U C I T Y

During my time in the “U. City” school system, located just outside the city of St. Louis, the community was undergoing systemic change. The fall and demolition of Pruitt Igo, the construciton of the symbolic Gateway Arch and its surrounding Western Expansion plaza on Laclede’s landing, the desolate “Peabody Coal Company” in East St. Louis just across the Mississippi river (E. St. Louis is actually located in Illinois), the devastating corruption and poverty of East St, Louis, a strong tradition of Italian America’s stalwart standing on “The Hill” district, bleak poverty with miles of boarded up brick housing structures in North St. Louis — almost entirely black, against the lower middle class German/Italian/Irish commuities of South St. Louis –almost entirely white, were the backdrop for my unique education. The University City school district (reflecting the city itself) experienced a demographic change from 30% black when I entered to 30% white when I graduated. I was living in an educational system that would be a learning resource for me for the rest of my life. Reflections of that time continually provide insight into today’s menacing race clashes .
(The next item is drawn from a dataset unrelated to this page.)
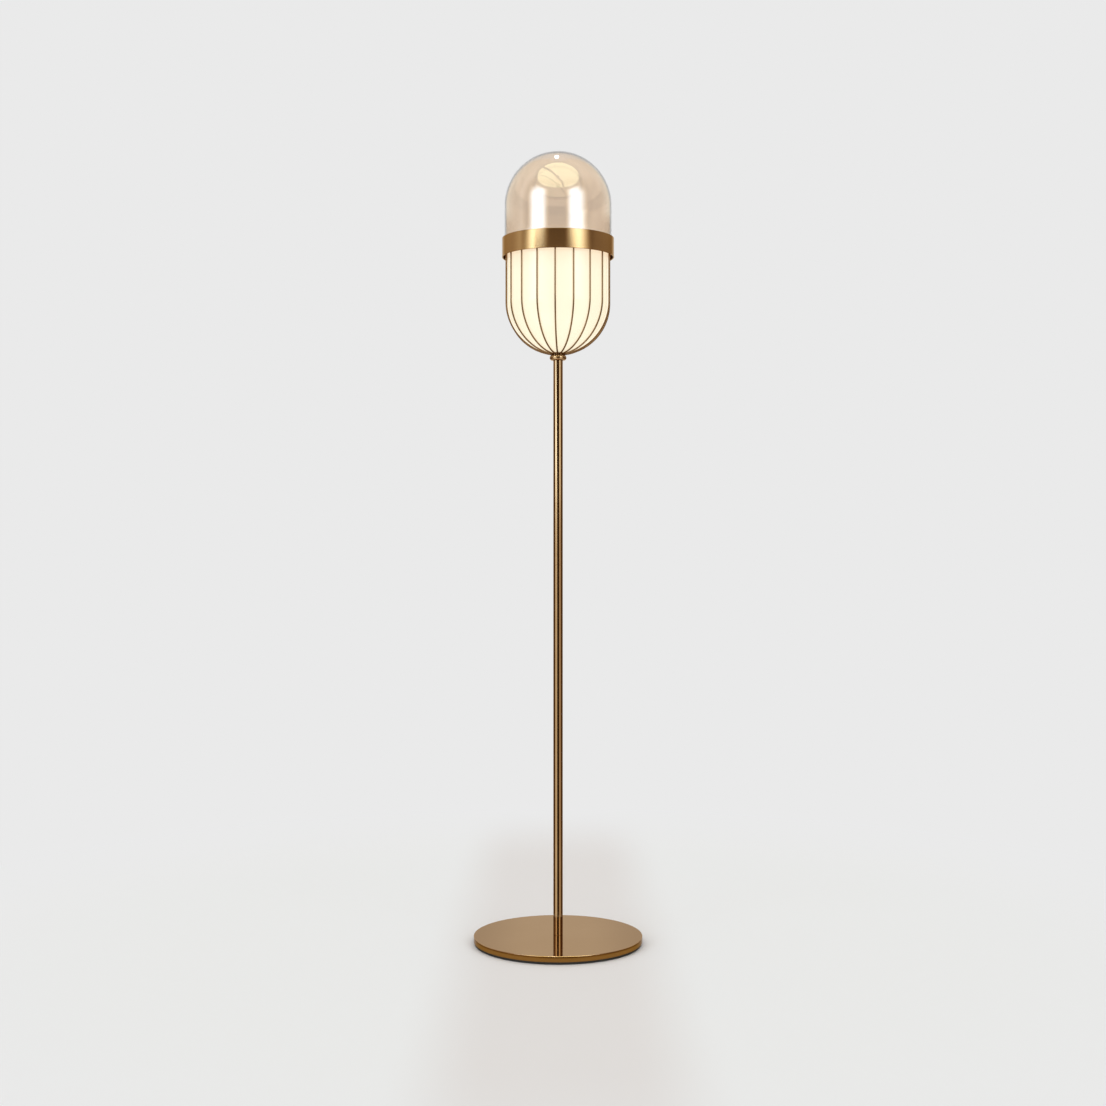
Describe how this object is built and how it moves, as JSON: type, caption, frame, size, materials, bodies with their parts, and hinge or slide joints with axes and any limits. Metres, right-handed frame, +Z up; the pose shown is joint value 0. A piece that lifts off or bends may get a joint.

Ferguson, MO, the site of the police murder of Michael Brown, was one of our sports rivals.

As a child, while I saw and felt cultural differences between black and white students, I did not understand the signiciance of the disparities I experienced competing at Clayton’s luxurious sports facilities, and those of our own. It was simply an enviable pleasure to swim in their pool at our away meets. That they always won, with bench depth and elite coaching was a given. I accepted it as just teh way things were, I didn’t question it, and I certainly didn’t see systemic racism as its cause. (If I looked now, I would see the redlining, the property rules and raciism, the general social rules that kept the unwanted out).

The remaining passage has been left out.